• _Stated task_
In the records below, find the line with "The build123d and" and the line with "return gland - round_x(x0"; return exactly those lines and every line between them.
___ Task inputs ___
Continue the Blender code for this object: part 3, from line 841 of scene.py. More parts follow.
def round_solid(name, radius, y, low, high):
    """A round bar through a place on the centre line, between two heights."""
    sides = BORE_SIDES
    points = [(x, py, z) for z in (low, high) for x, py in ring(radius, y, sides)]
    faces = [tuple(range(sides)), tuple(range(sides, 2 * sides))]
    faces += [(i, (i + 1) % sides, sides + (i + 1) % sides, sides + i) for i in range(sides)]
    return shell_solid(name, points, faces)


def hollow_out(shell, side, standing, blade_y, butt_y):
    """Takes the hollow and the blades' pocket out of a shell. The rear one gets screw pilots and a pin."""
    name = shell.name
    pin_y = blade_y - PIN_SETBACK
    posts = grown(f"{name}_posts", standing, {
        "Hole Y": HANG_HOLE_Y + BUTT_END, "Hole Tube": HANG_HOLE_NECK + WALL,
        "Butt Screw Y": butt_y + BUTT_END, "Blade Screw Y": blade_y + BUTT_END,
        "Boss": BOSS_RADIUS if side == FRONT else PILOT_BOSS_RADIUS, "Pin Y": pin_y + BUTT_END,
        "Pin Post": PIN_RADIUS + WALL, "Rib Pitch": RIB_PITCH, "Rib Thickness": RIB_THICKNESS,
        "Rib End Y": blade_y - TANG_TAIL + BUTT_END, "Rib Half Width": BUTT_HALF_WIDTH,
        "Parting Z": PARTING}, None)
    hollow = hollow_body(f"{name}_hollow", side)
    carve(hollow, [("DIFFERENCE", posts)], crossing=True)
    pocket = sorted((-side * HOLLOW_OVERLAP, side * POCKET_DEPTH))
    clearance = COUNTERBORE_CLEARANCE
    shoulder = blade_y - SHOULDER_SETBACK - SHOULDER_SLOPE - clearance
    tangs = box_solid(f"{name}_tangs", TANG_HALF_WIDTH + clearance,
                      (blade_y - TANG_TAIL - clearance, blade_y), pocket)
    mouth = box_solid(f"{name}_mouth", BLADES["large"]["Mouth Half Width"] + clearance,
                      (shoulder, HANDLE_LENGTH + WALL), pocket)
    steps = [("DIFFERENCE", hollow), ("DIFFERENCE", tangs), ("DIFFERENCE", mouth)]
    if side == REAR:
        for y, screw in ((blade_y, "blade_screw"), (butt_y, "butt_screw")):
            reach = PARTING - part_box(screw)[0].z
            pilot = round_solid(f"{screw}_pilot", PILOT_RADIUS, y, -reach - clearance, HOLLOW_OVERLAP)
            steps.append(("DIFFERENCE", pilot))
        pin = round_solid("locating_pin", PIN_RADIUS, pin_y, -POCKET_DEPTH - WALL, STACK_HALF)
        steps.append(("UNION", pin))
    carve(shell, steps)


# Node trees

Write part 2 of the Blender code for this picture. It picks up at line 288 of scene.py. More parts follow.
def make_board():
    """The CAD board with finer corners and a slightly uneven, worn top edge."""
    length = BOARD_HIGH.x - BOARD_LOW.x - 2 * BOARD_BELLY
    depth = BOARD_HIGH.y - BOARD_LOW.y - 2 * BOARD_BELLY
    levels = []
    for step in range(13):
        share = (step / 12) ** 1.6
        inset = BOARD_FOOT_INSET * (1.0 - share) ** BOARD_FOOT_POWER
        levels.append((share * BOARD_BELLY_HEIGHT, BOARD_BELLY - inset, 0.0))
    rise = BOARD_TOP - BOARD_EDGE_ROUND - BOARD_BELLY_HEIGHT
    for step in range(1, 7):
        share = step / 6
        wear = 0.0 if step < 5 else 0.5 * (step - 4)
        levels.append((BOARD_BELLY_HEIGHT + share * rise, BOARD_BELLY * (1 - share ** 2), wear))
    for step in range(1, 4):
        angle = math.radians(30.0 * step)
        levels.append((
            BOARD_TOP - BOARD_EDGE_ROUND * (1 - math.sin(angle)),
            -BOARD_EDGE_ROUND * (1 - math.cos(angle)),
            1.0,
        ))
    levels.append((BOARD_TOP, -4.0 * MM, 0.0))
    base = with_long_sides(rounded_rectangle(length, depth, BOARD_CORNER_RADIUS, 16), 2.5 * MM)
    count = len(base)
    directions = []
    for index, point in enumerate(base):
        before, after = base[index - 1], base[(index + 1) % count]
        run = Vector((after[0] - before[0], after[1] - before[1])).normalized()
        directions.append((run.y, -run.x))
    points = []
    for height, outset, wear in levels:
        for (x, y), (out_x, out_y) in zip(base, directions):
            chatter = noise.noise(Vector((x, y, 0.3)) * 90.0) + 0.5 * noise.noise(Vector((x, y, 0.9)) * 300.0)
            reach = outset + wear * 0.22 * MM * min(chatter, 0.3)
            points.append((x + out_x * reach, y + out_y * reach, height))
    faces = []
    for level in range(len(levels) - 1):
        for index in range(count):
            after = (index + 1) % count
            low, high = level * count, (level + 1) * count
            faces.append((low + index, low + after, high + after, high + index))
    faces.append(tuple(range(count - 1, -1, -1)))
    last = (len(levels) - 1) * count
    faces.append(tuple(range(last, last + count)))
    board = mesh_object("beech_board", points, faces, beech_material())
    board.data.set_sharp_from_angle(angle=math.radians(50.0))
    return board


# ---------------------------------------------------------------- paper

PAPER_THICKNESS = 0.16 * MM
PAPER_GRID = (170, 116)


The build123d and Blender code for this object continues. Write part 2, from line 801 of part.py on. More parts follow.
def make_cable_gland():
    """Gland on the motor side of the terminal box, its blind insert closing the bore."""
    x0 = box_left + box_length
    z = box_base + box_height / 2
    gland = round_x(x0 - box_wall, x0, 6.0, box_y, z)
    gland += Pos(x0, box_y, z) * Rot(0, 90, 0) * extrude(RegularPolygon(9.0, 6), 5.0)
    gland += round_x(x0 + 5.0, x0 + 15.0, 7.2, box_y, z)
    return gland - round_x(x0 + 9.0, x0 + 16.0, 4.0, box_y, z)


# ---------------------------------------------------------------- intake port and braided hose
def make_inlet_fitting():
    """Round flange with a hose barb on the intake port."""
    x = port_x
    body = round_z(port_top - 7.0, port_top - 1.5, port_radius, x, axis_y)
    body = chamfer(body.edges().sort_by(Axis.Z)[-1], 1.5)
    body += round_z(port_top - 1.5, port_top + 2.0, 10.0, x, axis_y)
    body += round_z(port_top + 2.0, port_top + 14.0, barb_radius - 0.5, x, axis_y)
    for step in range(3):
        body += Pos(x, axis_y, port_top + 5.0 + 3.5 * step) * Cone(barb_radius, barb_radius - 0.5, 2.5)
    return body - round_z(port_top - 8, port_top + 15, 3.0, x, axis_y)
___
• _Task response_
The build123d and Blender code for this object continues. Write part 2, from line 801 of part.py on. More parts follow.
def make_cable_gland():
    """Gland on the motor side of the terminal box, its blind insert closing the bore."""
    x0 = box_left + box_length
    z = box_base + box_height / 2
    gland = round_x(x0 - box_wall, x0, 6.0, box_y, z)
    gland += Pos(x0, box_y, z) * Rot(0, 90, 0) * extrude(RegularPolygon(9.0, 6), 5.0)
    gland += round_x(x0 + 5.0, x0 + 15.0, 7.2, box_y, z)
    return gland - round_x(x0 + 9.0, x0 + 16.0, 4.0, box_y, z)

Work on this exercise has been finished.